**Written problem:** The lines below are to be quoted exactly, from the first through the one that contains "strip_w = 31.75; // [26:0.25:45]".

**Data provided:**

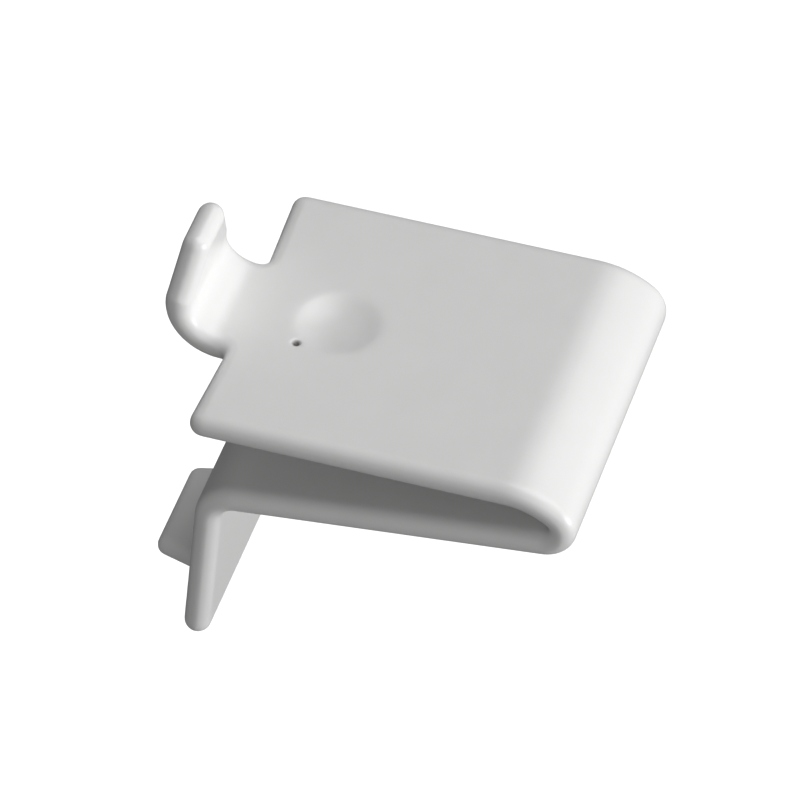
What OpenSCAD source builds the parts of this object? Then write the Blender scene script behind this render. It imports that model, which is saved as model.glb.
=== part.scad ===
// Shelf support clip: one strip of coated steel, folded into a hook, a shelf plate, a springy
// lower leaf, a flange and a tab. The top of the shelf plate is at z = 0 and the outer corners
// of its rear edge are at x = 0. The fold points to +X, the slotted upright is at -X.
// Radii of bends are given to the inside of the bend.

/* [Sheet] */
// Thickness of the bare steel
steel_t = 2; // [1.2:0.05:2.5]
// Thickness of the coating on each face
coat_t = 0.28; // [0.05:0.01:0.5]
// Width of the strip over its coating
strip_w = 31.75; // [26:0.25:45]

/* [Shelf plate] */
// Length of the flat plate, from its rear corners to the start of the fold
plate_l = 29.6; // [20:0.1:60]
// Angle by which each rear edge slants back towards its outer corner
ear_slant = 2.7; // [0:0.1:8]
// Inside radius of the notch corners beside the hook
notch_r = 0.6; // [0.3:0.05:1.5]

/* [Stamped dimple] */
// Distance of the dimple's centre from the rear corners
dimple_x = 9.2; // [8:0.1:16]
// Diameter of the dimple at the top face
dimple_d = 7.8; // [4:0.1:10]
// Depth of the dimple
dimple_depth = 0.9; // [0.3:0.05:1.2]

/* [Front fold] */
// Inside radius of the gentle upper part of the fold
fold_top_r = 6.5; // [3:0.1:12]
// Angle turned by the gentle upper part
fold_top_angle = 37.5; // [10:0.5:60]
// Inside radius of the tight lower part of the fold
fold_low_r = 0.75; // [0.3:0.05:4]
// Angle at which the two leaves spread apart
leaf_spread = 7; // [2:0.1:12]

/* [Lower leaf and flange] */
// Length of the straight lower leaf
leaf_l = 29.3; // [20:0.1:60]
// Inside radius of the bend between leaf and flange
heel_r = 1.9; // [0.5:0.05:4]
// Length of the flange from the bend to its bottom edge
flange_l = 16; // [8:0.1:30]
// Angle by which the flange leans to the rear, from square to the shelf plate
flange_lean = 5.5; // [0:0.1:10]

/* [Hook] */
// Width of the hook where it leaves the plate
hook_w = 11.9; // [8:0.1:16]
// Width of the hook at its tip
hook_tip_w = 6.6; // [6:0.1:14]
// Inside radius of the hook's bend
hook_r = 2.85; // [1:0.05:5]
// Angle turned by the hook's bend
hook_angle = 100; // [70:1:115]
// Straight length of the hook past its bend, with the rounded end
hook_l = 5.7; // [3:0.1:9]

/* [Tab] */
// Width of the tab where it leaves the flange
tab_w = 13.2; // [9:0.1:18]
// Width of the tab at its tip
tab_tip_w = 11.2; // [6:0.1:14]
// Thickness of the tab over its coating
tab_t = 2.26; // [1:0.02:2.6]
// Inside radius of the tab's bend
tab_r = 1.65; // [0.6:0.05:4]
// Straight length of the tab past its bend, with the rounded end
tab_l = 4.8; // [3:0.1:9]

/* [Hidden] */
$fn = 64;

sheet_t = steel_t + 2 * coat_t;
// Every edge is half round, so the flat middle of each leaf ends one rim radius before it
rim_r = sheet_t / 2;
strip_side = strip_w / 2 - rim_r;
hook_side = hook_w / 2 - rim_r;

// Radii to the middle of the sheet
fold_top_mid = fold_top_r + rim_r;
fold_low_mid = fold_low_r + rim_r;
heel_mid = heel_r + rim_r;
hook_mid = hook_r + rim_r;
tab_mid = tab_r + tab_t / 2;
notch_mid = notch_r + rim_r;

fold_low_angle = 180 - leaf_spread - fold_top_angle;
heel_angle = 90 - flange_lean - leaf_spread;
tab_angle = 90 - flange_lean;
// Angles tried on each side of a turn for the truest pair of sine and cosine, and the largest
// misfit of a pair at which two faces still meet
turn_tries = 60;
turn_nudge = 0.0001;
misfit_limit = 0.00000002;
// Depth at which the round corner balls lie inside the flat faces, so that they cross them cleanly.
// Round bars lie twice as deep, inside the balls.
edge_set = 0.01;
// Plan angle of the poles of the corner balls
ball_turn = 40;
// The tab starts inside the flange and its bend begins just above the flange's bottom edge
tab_start = 0.3;
tab_stub = 1;

// Plan of the rear edge, for the side at +Y: corner, end of the slanted edge, notch and hook
ear_run = (strip_side - hook_side - notch_mid * (1 + sin(ear_slant))) / cos(ear_slant);
ear_end = [rim_r + ear_run * sin(ear_slant), strip_side - ear_run * cos(ear_slant)];
notch_c = [ear_end[0] - notch_mid * cos(ear_slant), hook_side + notch_mid];
hook_x = notch_c[0];
ear_corner = [rim_r, strip_side];
notch_steps = 12;
notch_arc = [
    for (i = [0:notch_steps])
        let (a = ear_slant - i * (90 + ear_slant) / notch_steps)
        notch_c + notch_mid * [cos(a), sin(a)]
];

// Spherical seat of the dimple's punch
punch_r = (pow(dimple_d / 2, 2) + pow(dimple_depth, 2)) / (2 * dimple_depth);
punch_z = rim_r - dimple_depth + punch_r;

function flip(p) = [p[0], -p[1]];

// Value rounded to six figures
function six_figures(v) =
    v == 0 ? 0 : let (place = pow(10, 5 - floor(log(abs(v))))) round(v * place) / place;

// How far the rounded sine and cosine of an angle are from a true pair, whose squares add up to one
function misfit(angle) =
    abs(pow(six_figures(sin(angle)), 2) + pow(six_figures(cos(angle)), 2) - 1);

// Angle close to the given one whose rounded sine and cosine are the truest pair
function true_step(angle) =
    let (
        tries = [for (i = [-turn_tries:turn_tries]) angle + i * turn_nudge],
        least = min([for (t = tries) misfit(t)]),
        pick = [for (t = tries) if (misfit(t) == least) t][0]
    )
    atan2(six_figures(sin(pick)), six_figures(cos(pick)));

// Turns the heading by a step that six figures hold truly and then by the small remainder,
// so that what follows meets what came before face to face. Where there is no such step, as
// near 45 and 135 degrees, the turn is made in two halves.
module turn_down(angle) {
    step = true_step(angle);
    if (misfit(step) > misfit_limit)
        turn_down(angle / 2)
            turn_down(angle / 2)
                children();
    else
        rotate([0, step, 0])
            rotate([0, angle - step, 0])
                children();
}

// Half disc that rounds one edge, flat side on the Y axis
module rim_section(r) {
    intersection() {
        circle(r);
        translate([0, -r])
            square([r, 2 * r]);
    }
}

// Rounding of a straight edge from p: it faces the plan angle out and runs clockwise from it
module rim_bar(p, out, l, r) {
    translate([p[0], p[1], 0])
        rotate([90, 0, out])
            linear_extrude(height = l)
                rim_section(r);
}

// Rounding of a convex corner at p, from the plan angle start through sweep degrees
module rim_corner(p, start, sweep, r) {
    translate([p[0], p[1], 0])
        rotate([0, 0, start])
            rotate_extrude(angle = sweep)
                rim_section(r);
}

// Straight stretch of strip, from the origin along +X
module straight(l, w, t) {
    side = (w - t) / 2;
    translate([0, -side, -t / 2])
        cube([l, 2 * side, t]);
    rim_bar([l, -side], -90, l, t / 2);
    rim_bar([0, side], 90, l, t / 2);
}

// Sweep of a flat section round a bend towards -Z
module sweep_down(mid_r, angle) {
    translate([0, 0, -mid_r])
        rotate([-90, -90, 0])
            rotate_extrude(angle = angle)
                translate([mid_r, 0])
                    children();
}

// Bend of the strip towards -Z
module bend_down(mid_r, angle, w, t) {
    side = (w - t) / 2;
    sweep_down(mid_r, angle)
        square([t, 2 * side], center = true);
    for (edge = [-1, 1])
        sweep_down(mid_r, angle)
            translate([0, edge * side])
                rotate(edge * 90)
                    rim_section(t / 2);
}

// Bend of the strip towards +Z
module bend_up(mid_r, angle, w, t) {
    mirror([0, 0, 1])
        bend_down(mid_r, angle, w, t);
}

// Places what follows a bend towards -Z or +Z
module past_down(mid_r, angle) {
    translate([0, 0, -mid_r])
        turn_down(angle)
            translate([0, 0, mid_r])
                children();
}

module past_up(mid_r, angle) {
    translate([0, 0, mid_r])
        turn_down(-angle)
            translate([0, 0, -mid_r])
                children();
}

// Ball that rounds a corner, with its poles level and turned away from the edges
module corner_ball(p, r) {
    translate([p[0], p[1], 0])
        rotate([0, 90, ball_turn])
            sphere(r - edge_set);
}

// Round bar along a slanted edge, from the plan point p to the plan point q
module edge_bar(p, q, r) {
    run = q - p;
    translate([p[0], p[1], 0])
        rotate([0, 90, atan2(run[1], run[0])])
            cylinder(h = norm(run), r = r - 2 * edge_set);
}

// Tapered end of a tongue, from the origin along +X, with all its free edges half round
module tongue(l, w, tip_w, t) {
    r = t / 2;
    root = [0, w / 2 - r];
    tip = [l - r, tip_w / 2 - r];
    linear_extrude(height = t, center = true)
        polygon([flip(root), flip(tip), tip, root]);
    edge_bar(flip(tip), tip, r);
    for (side = [0, 1])
        mirror([0, side, 0]) {
            corner_ball(root, r);
            corner_ball(tip, r);
            edge_bar(root, tip, r);
        }
}

// Flat shelf plate with slanted rear edges and a filleted notch on each side of the hook
module shelf_plate() {
    side_outline = concat([[plate_l, strip_side], ear_corner], notch_arc);
    last = len(side_outline) - 1;
    linear_extrude(height = sheet_t, center = true)
        polygon(concat(side_outline, [for (i = [last:-1:0]) flip(side_outline[i])]));
    for (side = [0, 1])
        mirror([0, side, 0]) {
            rim_bar(ear_corner, 90, plate_l - rim_r, rim_r);
            corner_ball(ear_corner, rim_r);
            edge_bar(ear_corner, ear_end, rim_r);
            corner_ball(ear_end, rim_r);
            translate([notch_c[0], notch_c[1], 0])
                rotate([0, 0, -90])
                    rotate_extrude(angle = 90 + ear_slant)
                        translate([notch_mid, 0])
                            circle(rim_r - 2 * edge_set);
            corner_ball([hook_x, hook_side], rim_r);
        }
}

// Dent pressed into the plate from above, with the bulge that it leaves below
module dimpled_plate() {
    difference() {
        union() {
            shelf_plate();
            translate([dimple_x, 0, 0])
                intersection() {
                    translate([0, 0, punch_z])
                        sphere(punch_r + sheet_t);
                    translate([0, 0, -2 * sheet_t])
                        cylinder(h = 2 * sheet_t, d = dimple_d + sheet_t);
                }
        }
        translate([dimple_x, 0, punch_z])
            sphere(punch_r);
    }
}

// Hook that curls up behind the upright's slot
module hook() {
    translate([hook_x, 0, 0])
        mirror([1, 0, 0]) {
            bend_up(hook_mid, hook_angle, hook_w, sheet_t);
            past_up(hook_mid, hook_angle)
                tongue(hook_l, hook_w, hook_tip_w, sheet_t);
        }
}

// Tab that reaches back into a lower slot, from the bottom edge of the flange
module tab() {
    translate([-tab_start - tab_stub, 0, 0])
        straight(tab_stub, tab_w, tab_t);
    translate([-tab_start, 0, 0]) {
        bend_down(tab_mid, tab_angle, tab_w, tab_t);
        past_down(tab_mid, tab_angle)
            tongue(tab_l, tab_w, tab_tip_w, tab_t);
    }
}

// Flange that bears on the upright, with its square bottom edge and the tab
module flange() {
    run = flange_l - rim_r;
    straight(run, strip_w, sheet_t);
    translate([run, 0, 0]) {
        rim_bar([0, strip_side], 0, 2 * strip_side, rim_r);
        rim_corner([0, -strip_side], -90, 90, rim_r);
        rim_corner([0, strip_side], 0, 90, rim_r);
        tab();
    }
}

// Fold at the front, then the lower leaf, its heel and the flange
module fold_and_leaf() {
    bend_down(fold_top_mid, fold_top_angle, strip_w, sheet_t);
    past_down(fold_top_mid, fold_top_angle) {
        bend_down(fold_low_mid, fold_low_angle, strip_w, sheet_t);
        past_down(fold_low_mid, fold_low_angle) {
            straight(leaf_l, strip_w, sheet_t);
            translate([leaf_l, 0, 0]) {
                bend_up(heel_mid, heel_angle, strip_w, sheet_t);
                past_up(heel_mid, heel_angle)
                    flange();
            }
        }
    }
}

module clip() {
    color("white")
        translate([0, 0, -rim_r]) {
            dimpled_plate();
            hook();
            translate([plate_l, 0, 0])
                fold_and_leaf();
        }
}

clip();
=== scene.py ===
"""Shelf support clip: one folded strip of steel under a thick, satin white coating."""

import math

import bpy
import numpy as np
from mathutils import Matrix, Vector


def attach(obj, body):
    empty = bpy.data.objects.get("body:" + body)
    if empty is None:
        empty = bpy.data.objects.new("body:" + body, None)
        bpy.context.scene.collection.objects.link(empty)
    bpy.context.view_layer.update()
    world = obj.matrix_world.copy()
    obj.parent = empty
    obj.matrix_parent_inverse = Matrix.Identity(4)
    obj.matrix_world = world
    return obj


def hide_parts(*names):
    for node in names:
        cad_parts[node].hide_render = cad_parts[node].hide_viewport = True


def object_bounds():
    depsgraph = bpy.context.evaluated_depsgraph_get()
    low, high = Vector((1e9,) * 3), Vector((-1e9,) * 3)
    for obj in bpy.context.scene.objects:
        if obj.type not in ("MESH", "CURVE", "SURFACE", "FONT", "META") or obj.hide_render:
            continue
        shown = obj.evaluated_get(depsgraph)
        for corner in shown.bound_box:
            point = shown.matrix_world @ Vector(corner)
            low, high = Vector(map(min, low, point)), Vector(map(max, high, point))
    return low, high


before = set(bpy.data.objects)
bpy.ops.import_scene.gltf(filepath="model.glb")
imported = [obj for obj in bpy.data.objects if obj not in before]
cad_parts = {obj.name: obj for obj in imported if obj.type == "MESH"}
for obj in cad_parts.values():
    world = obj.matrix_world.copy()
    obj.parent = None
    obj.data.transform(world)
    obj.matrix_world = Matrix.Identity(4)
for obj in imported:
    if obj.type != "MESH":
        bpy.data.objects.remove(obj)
cad_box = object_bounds()

MM = 0.001

# Camera, fitted to the outlines in the photograph
LENS = 270
SENSOR = 36
CLIP_START = 0.01
CLIP_END = 20
CAM_AZIMUTH = math.radians(17.591)
CAM_ELEVATION = math.radians(45.127)
CAM_DISTANCE = 542.67 * MM
CAM_TARGET = Vector((17.304, -6.61, -1.227)) * MM

# Coated body, smoothed in and then out again, so that the form doesn't shrink
VOXEL = 0.24 * MM
SHEET_T = 2.56 * MM
SMOOTH_ROUNDS = 12
SMOOTH_IN = 0.5
SMOOTH_OUT = -0.52

# Dimple, whose rim the coating softens most
DIMPLE = Vector((9.2, 0)) * MM
DIMPLE_REACH = 6.2 * MM
DIMPLE_FADE = 1.2 * MM
DIMPLE_ROUNDS = 24
# Height between the dimple's underside and the lower leaf
UNDER_DIMPLE = -2 * SHEET_T

# Pinhole in the coating, beside the dimple, with its reach in radii, and painted shade inside it: a dark
# colour in its middle that fades out between two radii
PINHOLE = Vector((6.46, -3.59, -0.2)) * MM
PINHOLE_R = 0.42 * MM
PINHOLE_DEPTH = 0.35 * MM
PINHOLE_REACH = 1.4
SHADE_FROM = 0.5
SHADE_TO = 1.3
PINHOLE_SHADE_COLOR = (0.12, 0.115, 0.11, 1)

# Coating: colours, gloss, and the scale and detail of its noises
TONE_LOW = (0.78, 0.78, 0.775, 1)
TONE_HIGH = (0.82, 0.82, 0.816, 1)
TONE_NOISE = (180, 3)
ROUGHNESS = 0.36
COAT_IOR = 1.5
PEEL_NOISE = (900, 2)
SLOW_NOISE = (260, 1)
SLOW_SHARE = 4
BUMP_STRENGTH = 0.35
BUMP_HEIGHT = 0.02 * MM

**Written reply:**
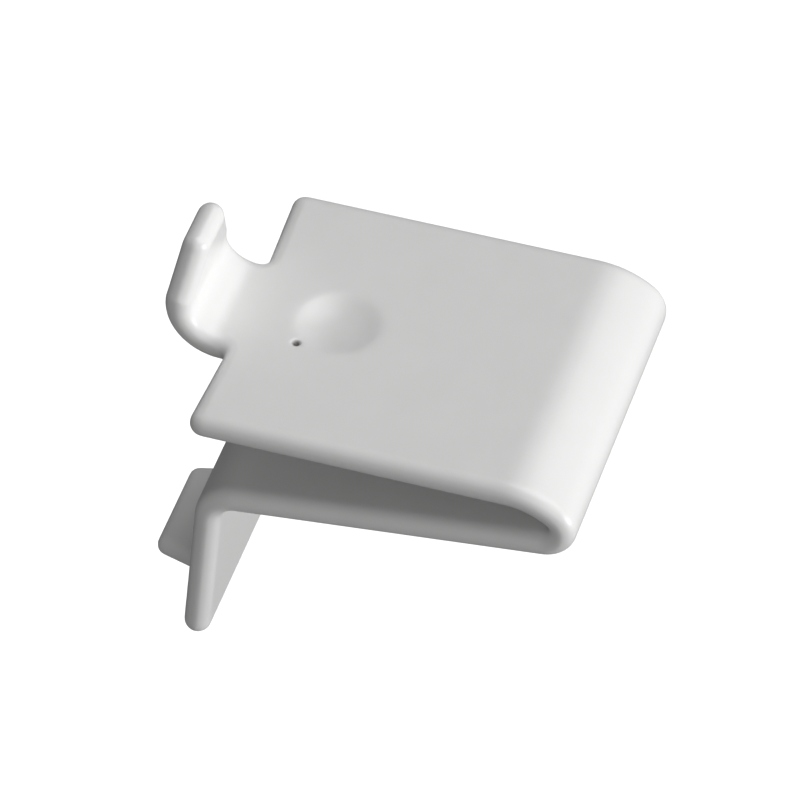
What OpenSCAD source builds the parts of this object? Then write the Blender scene script behind this render. It imports that model, which is saved as model.glb.
=== part.scad ===
// Shelf support clip: one strip of coated steel, folded into a hook, a shelf plate, a springy
// lower leaf, a flange and a tab. The top of the shelf plate is at z = 0 and the outer corners
// of its rear edge are at x = 0. The fold points to +X, the slotted upright is at -X.
// Radii of bends are given to the inside of the bend.

/* [Sheet] */
// Thickness of the bare steel
steel_t = 2; // [1.2:0.05:2.5]
// Thickness of the coating on each face
coat_t = 0.28; // [0.05:0.01:0.5]
// Width of the strip over its coating
strip_w = 31.75; // [26:0.25:45]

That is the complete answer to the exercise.